Security Operations: Monitoring, Detection, Response

Security operations bring together people, processes, and technology to protect information and services. A simple model uses three core activities: monitoring, detection, and response. Each part supports the others. With clear goals and practical steps, even small teams can keep risks in check and stay prepared for incidents.

Monitoring

Monitoring creates visibility. It means collecting data from servers, applications, networks, and cloud services, then turning that data into a readable picture. Start with a baseline of normal activity and keep dashboards for quick checks. Focus on what matters most: critical assets, unusual access, and key services.

  • Collect logs from servers, network devices, and applications
  • Track authentication, access changes, and admin actions
  • Watch cloud posture, runtime behavior, and configuration drift
  • Use dashboards to spot trends at a glance
  • Retain data long enough for investigations, but respect privacy

Effective monitoring pays off when it feeds informed decisions. Regular reviews of what seems boring or routine prevent surprises later. Keep a simple escalation path so alerts reach the right person without delay.

Detection

Detection is about turning data into alerts that matter. Use a mix of methods: signature-based rules for known threats and anomaly detection for new patterns. Correlate events across sources to reduce noise. Regularly tune thresholds, test alerts with exercises, and add threat intelligence where possible. Always document what each alert means and what actions it triggers.

  • Correlate events from logs, endpoints, and networks
  • Combine known indicators with behavior-based signals
  • Tune thresholds to balance speed and precision
  • Include threat intel and behavioral baselines
  • Run tabletop exercises to validate alerts

Good detection relies on repeatable tests. Keep alerts actionable and avoid interrupting teams with busy-work. A well-tuned detection set helps people focus on real issues.

Response

Response is the set of steps when an alert fires. A simple playbook helps everyone act quickly and safely. Typical steps: confirm the incident scope, contain the impact, eradicate the root cause, recover services, and review what happened. Automate routine tasks when safe, and keep notes for post-incident learning.

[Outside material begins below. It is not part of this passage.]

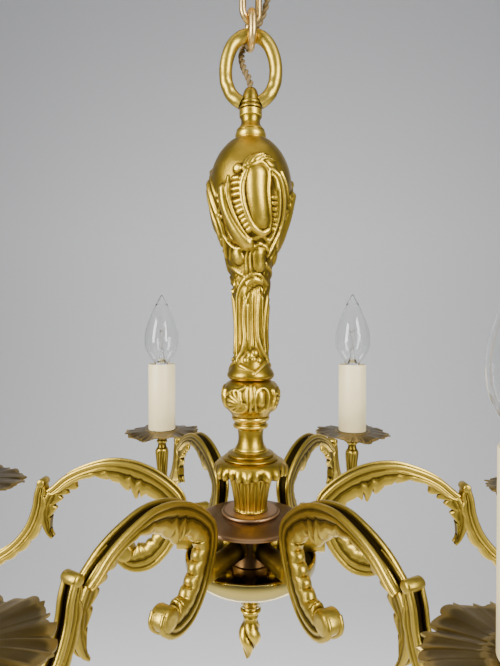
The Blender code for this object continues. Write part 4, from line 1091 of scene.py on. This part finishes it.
# ----------------------------------------------------------------------- bulbs
# Clear candle bulbs: a thin blown envelope, with a glass foot inside it that carries two
# lead wires and a coiled filament.
CLEAR, clear_shader = new_finish("clear_glass", (0.985, 0.99, 0.985), 0.0, 0.0)
clear_shader.inputs["Transmission Weight"].default_value = 1.0
clear_shader.inputs["IOR"].default_value = 1.46
clear_nodes, clear_links = nodes_of(CLEAR)
ripple = clear_nodes.new("ShaderNodeTexNoise")
ripple.inputs["Scale"].default_value = 40.0
glass_place = clear_nodes.new("ShaderNodeTexCoord")
clear_links.new(glass_place.outputs["Object"], ripple.inputs["Vector"])
sway = clear_nodes.new("ShaderNodeBump")
sway.inputs["Strength"].default_value = 0.15
sway.inputs["Distance"].default_value = 0.0002
clear_links.new(ripple.outputs["Fac"], sway.inputs["Height"])
clear_links.new(sway.outputs["Normal"], clear_shader.inputs["Normal"])
LEAD = grained("lead_wire", (0.55, 0.50, 0.42), (0.35, 0.31, 0.26), 0.35, 1.0)

GLASS_FOOT = 65.9        # level of the glass over the pan, in millimetres
bulb_rows = [(6.4, 0.0), (6.6, 1.2), (8.6, 3.8), (11.4, 7.4), (14.2, 12.0), (16.2, 17.4),
             (16.9, 23.0), (16.7, 29.0), (15.4, 36.0), (13.2, 43.0), (10.4, 50.0), (7.6, 56.4),
             (5.0, 61.6), (3.0, 65.4), (1.6, 67.8), (0.7, 69.1), (0.0, 69.45)]
bulb_out = profile(bulb_rows, 4)
bulb_in = [(max(r - 0.55, 0.0), z - (0.7 if z > 60 else 0.0)) for r, z in bulb_out[:-4]]
bulb_in[0] = (5.85, 0.0)
glass_outline = [(r, z + GLASS_FOOT)
                 for r, z in bulb_out + [(0.0, 68.6)] + list(reversed(bulb_in))]
glass_mesh = spun("envelope", glass_outline, 0.0, 96)
glass_foot_mesh = spun("foot", [(r, z + GLASS_FOOT) for r, z in profile([
    (0, 0.2), (5.4, 0.2), (5.4, 0.2), (4.8, 2.2), (3.2, 5.6), (2.2, 9.6), (1.7, 13.6),
    (1.5, 16.8), (0.9, 18.0), (0, 18.4)], 4)], 0.0, 40)


def lead_wires():
    """Two leads from the foot up to a coiled filament hung between them."""
    left = [Vector(p) * MM for p in ((-1.0, 0, 80.9), (-1.6, 0, 85.0), (-3.6, 0, 90.5),
                                     (-5.2, 0.4, 96.6), (-5.4, 0.6, 100.6))]
    right = [Vector((-p.x, -p.y, p.z)) for p in left]
    middle = [Vector(p) * MM for p in ((0, 0, 83.6), (0, 0, 90.0), (0.0, 2.2, 97.0))]
    coil = []
    for k in range(241):
        sag = math.sin(math.pi * k / 240)
        place = Vector((-5.4 + 10.8 * k / 240, 0.6 - 1.2 * k / 240 + 1.6 * sag, 100.6 - 2.6 * sag))
        coil.append(place * MM + Vector((0, math.cos(k * 1.1), math.sin(k * 1.1))) * 0.30 * MM)
    lines = [smooth_line(line, 5) for line in (left, right, middle)] + [coil]
    return wire_mesh("leads", lines, 0.00016, 2)


lead_mesh = lead_wires()
for i in range(6):
    place_piece(f"glass_envelope_{i + 1}", set_round(glass_mesh, i), CLEAR, "bulb_glass",
                f"bulb_glass_{i + 1}", body=f"bulb_{i + 1}")
    place_piece(f"glass_foot_{i + 1}", set_round(glass_foot_mesh, i), CLEAR, "bulb_glass",
                body=f"bulb_{i + 1}")
    place_piece(f"lead_wires_{i + 1}", set_round(lead_mesh, i), LEAD, "holder_brass",
                body=f"bulb_{i + 1}")

bpy.context.view_layer.update()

  • Confirm scope and impact; identify assets involved
  • Contain to stop spread, isolate affected systems
  • Eradicate root causes and revoke compromised credentials
  • Restore services from clean backups and verify integrity
  • Document actions and conduct a lessons-learned review

Example: you notice a spike in failed logins from an unfamiliar country. Check MFA status, review recent access events, block the suspicious IP if needed, and run a quick check for any credential leaks. A short runbook makes this consistent, even if team members are tired.

Key Takeaways

  • Build a simple, repeatable triad: monitor, detect, respond.
  • Start with baselines and clear dashboards to spot anomalies early.
  • Triage alerts with playbooks and regular drills to reduce noise and speed up response.